The Ld.counsel appearing for the assessee submitted that the assessee had earned a dividend income of `15.72 Crores. The Assessing Officer originally computed disallowance as per Rule 8D of Income-tax Rules, 1962. However, the Tribunal set aside the matter to the file of the Assessing Officer since it held that the provisions of Rule 8D shall be applicable from assessment year 2008-09 onwards only. In the set aside proceedings, the Assessing Officer computed the disallowance at `3.96 Crores. In the appellate proceedings, the Ld. CIT(Appeals) restricted the disallowance to `40,53,203/-.
The Ld. counsel submitted that the assessee had itself disallowed a sum of `33,56,354/-. The Revenue has filed the appeal challenging the order of the Ld. CIT(Appeals) and assessee has filed the cross-objection with a prayer that addition should be sustained to the extent of disallowance made by the assessee.
The Ld. counsel submitted that upto assessment year 2007- 08, Rule 8A was not applicable and hence disallowance is required to be made in a reasonable manner.

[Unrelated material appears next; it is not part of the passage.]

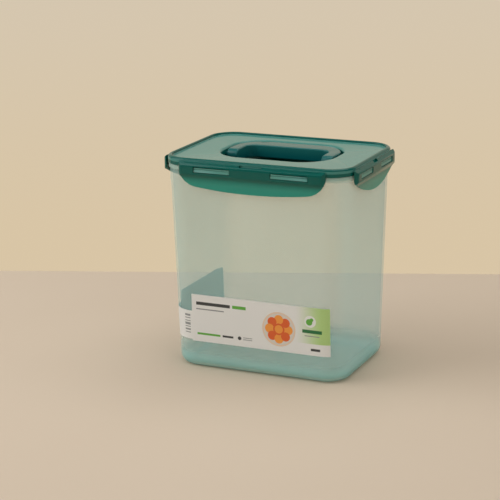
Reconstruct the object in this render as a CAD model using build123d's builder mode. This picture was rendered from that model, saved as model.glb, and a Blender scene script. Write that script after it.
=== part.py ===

The Ld. counsel further identical issue in the case of M/s Simpson & Co. Ltd. v. DCIT in Tax Case (Appeal) No.2621 of 2006 dated 15.10.2012 wherein the Hon'ble High Court upheld the view of the ITAT that the disallowance should be made at 2% of the dividend income earned by the assessee. The Ld. counsel submitted that the 2% of dividend income earned by the assessee works out to less than the amount of ` 33,56,354/- disallowed by the assessee. Accordingly, he prayed that the addition under Section 14A should be sustained to the extent of disallowance made by the assessee.
The Ld. D.R. did not dispute the factual aspects submitted by the Ld. counsel.
Since Hon'ble Madras High Court has held in the case of M/s Simpson & Co. Ltd. (supra) that the disallowance be made at 2% of dividend income under Section 14A is justified and since the disallowance made by the assessee works out to more than 2% of the dividend income, we are of the view that the disallowance under Section 14A should be restricted to the amount disallowed by the assessee on its own. Accordingly, we modify the order of the Ld. CIT(Appeals) and direct the Assessing Officer to restrict the disallowance to ` 33,56,354/- as disallowed by the assessee.
In the result, the appeal filed by the Revenue is dismissed and the cross-objection filed by the assessee is allowed.
Order pronounced in the open court after conclusion of hearing on the 22nd day of January, 2015 at Chennai.